>> START Excerpted records
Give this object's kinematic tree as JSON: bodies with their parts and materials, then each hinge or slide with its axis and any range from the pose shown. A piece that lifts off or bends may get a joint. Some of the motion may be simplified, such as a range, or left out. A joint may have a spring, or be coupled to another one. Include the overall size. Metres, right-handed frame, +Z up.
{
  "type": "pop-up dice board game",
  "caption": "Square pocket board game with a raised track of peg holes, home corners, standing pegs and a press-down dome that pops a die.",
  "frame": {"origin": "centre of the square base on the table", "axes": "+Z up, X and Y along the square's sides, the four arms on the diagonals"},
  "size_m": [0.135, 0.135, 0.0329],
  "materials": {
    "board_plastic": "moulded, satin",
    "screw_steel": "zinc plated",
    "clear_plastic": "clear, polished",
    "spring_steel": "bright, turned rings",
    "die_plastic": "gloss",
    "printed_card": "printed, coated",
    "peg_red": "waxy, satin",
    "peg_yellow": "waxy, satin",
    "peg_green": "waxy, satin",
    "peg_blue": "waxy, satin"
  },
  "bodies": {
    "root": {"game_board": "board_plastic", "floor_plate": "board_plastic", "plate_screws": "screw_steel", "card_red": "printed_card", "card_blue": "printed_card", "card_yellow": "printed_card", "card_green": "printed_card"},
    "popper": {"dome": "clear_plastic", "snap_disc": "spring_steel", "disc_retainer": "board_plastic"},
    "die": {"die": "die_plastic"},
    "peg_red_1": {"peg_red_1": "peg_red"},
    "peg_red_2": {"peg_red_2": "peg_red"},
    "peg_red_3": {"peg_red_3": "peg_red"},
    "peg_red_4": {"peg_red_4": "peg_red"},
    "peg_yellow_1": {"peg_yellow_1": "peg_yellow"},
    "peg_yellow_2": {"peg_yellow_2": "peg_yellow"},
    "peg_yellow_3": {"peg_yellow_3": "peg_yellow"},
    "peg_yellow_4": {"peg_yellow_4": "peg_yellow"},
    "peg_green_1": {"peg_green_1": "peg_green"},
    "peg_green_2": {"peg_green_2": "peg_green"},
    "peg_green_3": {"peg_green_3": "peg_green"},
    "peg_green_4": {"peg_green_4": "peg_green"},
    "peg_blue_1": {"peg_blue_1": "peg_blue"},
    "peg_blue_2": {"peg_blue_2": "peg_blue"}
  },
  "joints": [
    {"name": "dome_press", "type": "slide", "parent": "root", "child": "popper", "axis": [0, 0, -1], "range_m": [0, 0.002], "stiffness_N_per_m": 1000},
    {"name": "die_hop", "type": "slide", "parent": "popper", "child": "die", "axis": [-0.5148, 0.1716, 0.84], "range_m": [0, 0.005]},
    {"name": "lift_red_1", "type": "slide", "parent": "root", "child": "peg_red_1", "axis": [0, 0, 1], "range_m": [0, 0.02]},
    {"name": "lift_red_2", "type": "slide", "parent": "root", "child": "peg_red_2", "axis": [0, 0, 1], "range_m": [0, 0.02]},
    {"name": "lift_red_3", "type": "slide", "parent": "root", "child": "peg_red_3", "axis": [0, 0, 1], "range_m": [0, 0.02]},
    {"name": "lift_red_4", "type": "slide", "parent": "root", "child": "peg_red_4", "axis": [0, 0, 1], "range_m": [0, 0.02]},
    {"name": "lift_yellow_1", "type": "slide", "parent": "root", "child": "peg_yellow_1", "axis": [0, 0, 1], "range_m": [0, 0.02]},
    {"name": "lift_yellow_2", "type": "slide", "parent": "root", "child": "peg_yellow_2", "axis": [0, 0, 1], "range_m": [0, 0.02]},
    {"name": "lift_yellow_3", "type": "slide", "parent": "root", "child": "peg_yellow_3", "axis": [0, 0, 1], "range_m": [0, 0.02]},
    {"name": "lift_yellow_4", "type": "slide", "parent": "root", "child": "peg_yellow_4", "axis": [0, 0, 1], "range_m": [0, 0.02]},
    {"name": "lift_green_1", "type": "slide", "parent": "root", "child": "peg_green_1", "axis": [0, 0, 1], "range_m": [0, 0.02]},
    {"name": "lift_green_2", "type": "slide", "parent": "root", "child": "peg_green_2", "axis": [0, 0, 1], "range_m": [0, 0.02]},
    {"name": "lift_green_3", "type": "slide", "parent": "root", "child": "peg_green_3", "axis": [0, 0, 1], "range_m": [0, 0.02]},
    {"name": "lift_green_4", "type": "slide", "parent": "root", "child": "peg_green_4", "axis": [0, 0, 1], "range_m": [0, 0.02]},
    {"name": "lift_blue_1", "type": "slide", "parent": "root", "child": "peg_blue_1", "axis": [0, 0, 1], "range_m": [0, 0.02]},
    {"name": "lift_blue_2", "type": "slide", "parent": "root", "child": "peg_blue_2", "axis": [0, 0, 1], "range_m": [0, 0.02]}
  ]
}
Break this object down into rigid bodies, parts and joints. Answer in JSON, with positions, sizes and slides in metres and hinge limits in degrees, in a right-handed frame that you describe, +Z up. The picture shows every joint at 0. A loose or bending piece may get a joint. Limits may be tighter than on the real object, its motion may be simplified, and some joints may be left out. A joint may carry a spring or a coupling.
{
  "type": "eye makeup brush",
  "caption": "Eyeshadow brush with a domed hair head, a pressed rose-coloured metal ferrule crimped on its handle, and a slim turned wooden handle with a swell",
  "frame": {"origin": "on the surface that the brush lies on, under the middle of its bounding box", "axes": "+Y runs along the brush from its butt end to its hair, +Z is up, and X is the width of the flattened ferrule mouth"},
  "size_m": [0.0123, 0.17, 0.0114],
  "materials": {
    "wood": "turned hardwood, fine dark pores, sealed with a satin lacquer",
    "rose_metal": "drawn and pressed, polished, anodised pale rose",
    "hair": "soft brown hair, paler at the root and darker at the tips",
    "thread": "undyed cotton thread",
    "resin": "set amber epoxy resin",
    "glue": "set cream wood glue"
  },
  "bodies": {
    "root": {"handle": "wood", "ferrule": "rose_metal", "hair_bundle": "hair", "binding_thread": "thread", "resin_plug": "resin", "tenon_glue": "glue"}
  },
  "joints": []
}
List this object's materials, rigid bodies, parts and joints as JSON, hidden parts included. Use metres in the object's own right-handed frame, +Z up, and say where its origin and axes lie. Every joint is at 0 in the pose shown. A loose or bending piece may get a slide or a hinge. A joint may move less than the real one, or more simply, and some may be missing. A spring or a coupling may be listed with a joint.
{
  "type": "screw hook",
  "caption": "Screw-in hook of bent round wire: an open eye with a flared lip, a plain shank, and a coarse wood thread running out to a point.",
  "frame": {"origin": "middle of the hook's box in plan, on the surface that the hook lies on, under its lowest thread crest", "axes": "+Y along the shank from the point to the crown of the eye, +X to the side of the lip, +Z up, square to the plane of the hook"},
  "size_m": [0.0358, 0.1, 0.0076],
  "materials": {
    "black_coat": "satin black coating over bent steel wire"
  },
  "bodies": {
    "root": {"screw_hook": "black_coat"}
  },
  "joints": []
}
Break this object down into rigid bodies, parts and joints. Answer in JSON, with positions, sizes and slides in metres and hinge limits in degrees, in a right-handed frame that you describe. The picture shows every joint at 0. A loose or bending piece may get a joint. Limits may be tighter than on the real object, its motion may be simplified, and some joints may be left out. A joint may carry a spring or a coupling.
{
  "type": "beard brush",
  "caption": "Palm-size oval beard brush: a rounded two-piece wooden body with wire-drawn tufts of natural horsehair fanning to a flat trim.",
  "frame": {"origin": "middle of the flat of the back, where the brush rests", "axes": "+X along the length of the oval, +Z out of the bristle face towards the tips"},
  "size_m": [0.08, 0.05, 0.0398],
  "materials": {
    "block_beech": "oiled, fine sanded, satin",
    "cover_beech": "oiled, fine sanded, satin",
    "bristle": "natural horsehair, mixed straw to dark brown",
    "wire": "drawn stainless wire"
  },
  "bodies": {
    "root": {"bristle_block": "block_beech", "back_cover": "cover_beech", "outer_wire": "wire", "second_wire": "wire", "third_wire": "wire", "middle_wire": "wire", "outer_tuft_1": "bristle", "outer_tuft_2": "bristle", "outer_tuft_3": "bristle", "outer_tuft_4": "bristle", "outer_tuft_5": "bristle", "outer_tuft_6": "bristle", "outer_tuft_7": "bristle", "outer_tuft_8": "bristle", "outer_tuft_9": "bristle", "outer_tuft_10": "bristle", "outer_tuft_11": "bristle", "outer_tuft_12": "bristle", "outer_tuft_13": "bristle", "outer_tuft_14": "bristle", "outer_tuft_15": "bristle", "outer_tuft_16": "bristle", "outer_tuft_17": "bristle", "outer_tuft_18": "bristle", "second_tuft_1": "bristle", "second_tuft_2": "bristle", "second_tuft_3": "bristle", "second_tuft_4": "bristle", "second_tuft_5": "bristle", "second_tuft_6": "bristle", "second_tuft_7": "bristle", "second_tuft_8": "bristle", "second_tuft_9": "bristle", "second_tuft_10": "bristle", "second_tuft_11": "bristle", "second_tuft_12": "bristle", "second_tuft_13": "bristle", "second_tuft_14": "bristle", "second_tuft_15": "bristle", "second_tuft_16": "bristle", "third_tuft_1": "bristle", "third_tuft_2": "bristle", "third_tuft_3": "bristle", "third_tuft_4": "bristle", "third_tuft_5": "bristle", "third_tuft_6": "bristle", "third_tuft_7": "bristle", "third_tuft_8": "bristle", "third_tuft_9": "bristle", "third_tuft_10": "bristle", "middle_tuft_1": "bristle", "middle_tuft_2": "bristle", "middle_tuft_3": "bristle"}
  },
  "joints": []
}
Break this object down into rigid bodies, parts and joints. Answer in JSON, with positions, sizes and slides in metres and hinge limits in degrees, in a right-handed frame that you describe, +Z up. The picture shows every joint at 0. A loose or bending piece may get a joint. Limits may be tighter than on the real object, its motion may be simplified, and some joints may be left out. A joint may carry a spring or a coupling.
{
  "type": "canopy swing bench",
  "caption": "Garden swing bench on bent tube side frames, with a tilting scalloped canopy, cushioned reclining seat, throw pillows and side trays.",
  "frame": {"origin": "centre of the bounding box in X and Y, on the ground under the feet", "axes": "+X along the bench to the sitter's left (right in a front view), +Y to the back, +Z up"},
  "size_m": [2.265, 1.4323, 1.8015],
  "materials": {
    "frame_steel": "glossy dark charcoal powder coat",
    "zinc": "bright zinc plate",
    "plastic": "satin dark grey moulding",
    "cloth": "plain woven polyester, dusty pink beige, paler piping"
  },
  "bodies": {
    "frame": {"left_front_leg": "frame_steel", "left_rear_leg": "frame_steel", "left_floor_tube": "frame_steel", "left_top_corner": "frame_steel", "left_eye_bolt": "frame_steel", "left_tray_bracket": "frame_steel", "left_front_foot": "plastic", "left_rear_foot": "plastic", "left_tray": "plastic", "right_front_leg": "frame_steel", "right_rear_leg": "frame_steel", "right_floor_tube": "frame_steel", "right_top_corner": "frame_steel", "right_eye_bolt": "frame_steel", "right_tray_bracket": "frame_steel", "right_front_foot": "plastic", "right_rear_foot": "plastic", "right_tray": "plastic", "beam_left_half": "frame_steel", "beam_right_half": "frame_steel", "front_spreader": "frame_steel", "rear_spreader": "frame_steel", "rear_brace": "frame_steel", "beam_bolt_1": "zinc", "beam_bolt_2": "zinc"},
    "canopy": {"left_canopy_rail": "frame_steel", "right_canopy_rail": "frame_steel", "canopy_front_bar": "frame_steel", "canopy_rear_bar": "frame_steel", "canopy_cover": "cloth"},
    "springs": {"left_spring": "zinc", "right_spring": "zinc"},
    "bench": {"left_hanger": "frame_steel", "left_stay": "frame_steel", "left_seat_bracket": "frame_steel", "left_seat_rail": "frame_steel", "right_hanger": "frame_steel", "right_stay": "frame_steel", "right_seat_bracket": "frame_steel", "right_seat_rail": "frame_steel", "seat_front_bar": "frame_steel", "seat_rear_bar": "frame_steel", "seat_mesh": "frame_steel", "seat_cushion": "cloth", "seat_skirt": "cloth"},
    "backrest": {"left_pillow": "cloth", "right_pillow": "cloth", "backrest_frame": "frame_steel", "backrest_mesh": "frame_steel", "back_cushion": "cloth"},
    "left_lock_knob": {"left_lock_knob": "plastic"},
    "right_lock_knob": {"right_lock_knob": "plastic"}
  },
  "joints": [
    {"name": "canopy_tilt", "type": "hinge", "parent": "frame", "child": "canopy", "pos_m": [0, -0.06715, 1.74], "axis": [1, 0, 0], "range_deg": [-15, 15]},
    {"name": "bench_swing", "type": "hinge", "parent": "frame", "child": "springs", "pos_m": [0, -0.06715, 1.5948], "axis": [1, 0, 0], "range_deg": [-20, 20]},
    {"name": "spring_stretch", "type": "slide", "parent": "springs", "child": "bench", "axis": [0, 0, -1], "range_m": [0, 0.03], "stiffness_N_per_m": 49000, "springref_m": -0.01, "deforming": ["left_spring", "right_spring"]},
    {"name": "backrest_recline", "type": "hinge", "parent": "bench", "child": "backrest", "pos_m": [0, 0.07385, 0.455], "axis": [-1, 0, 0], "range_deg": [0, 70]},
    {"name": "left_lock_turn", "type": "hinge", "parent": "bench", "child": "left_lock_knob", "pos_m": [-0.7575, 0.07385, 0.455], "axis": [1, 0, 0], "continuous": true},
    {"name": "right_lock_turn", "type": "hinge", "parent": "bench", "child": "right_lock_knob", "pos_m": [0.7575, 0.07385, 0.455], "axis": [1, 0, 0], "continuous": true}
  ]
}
>> END Excerpted records
● Problem details:
Select all lines in the listing above where the word "pose" appears, and show them.

● Answer:
Give this object's kinematic tree as JSON: bodies with their parts and materials, then each hinge or slide with its axis and any range from the pose shown. A piece that lifts off or bends may get a joint. Some of the motion may be simplified, such as a range, or left out. A joint may have a spring, or be coupled to another one. Include the overall size. Metres, right-handed frame, +Z up.
List this object's materials, rigid bodies, parts and joints as JSON, hidden parts included. Use metres in the object's own right-handed frame, +Z up, and say where its origin and axes lie. Every joint is at 0 in the pose shown. A loose or bending piece may get a slide or a hinge. A joint may move less than the real one, or more simply, and some may be missing. A spring or a coupling may be listed with a joint.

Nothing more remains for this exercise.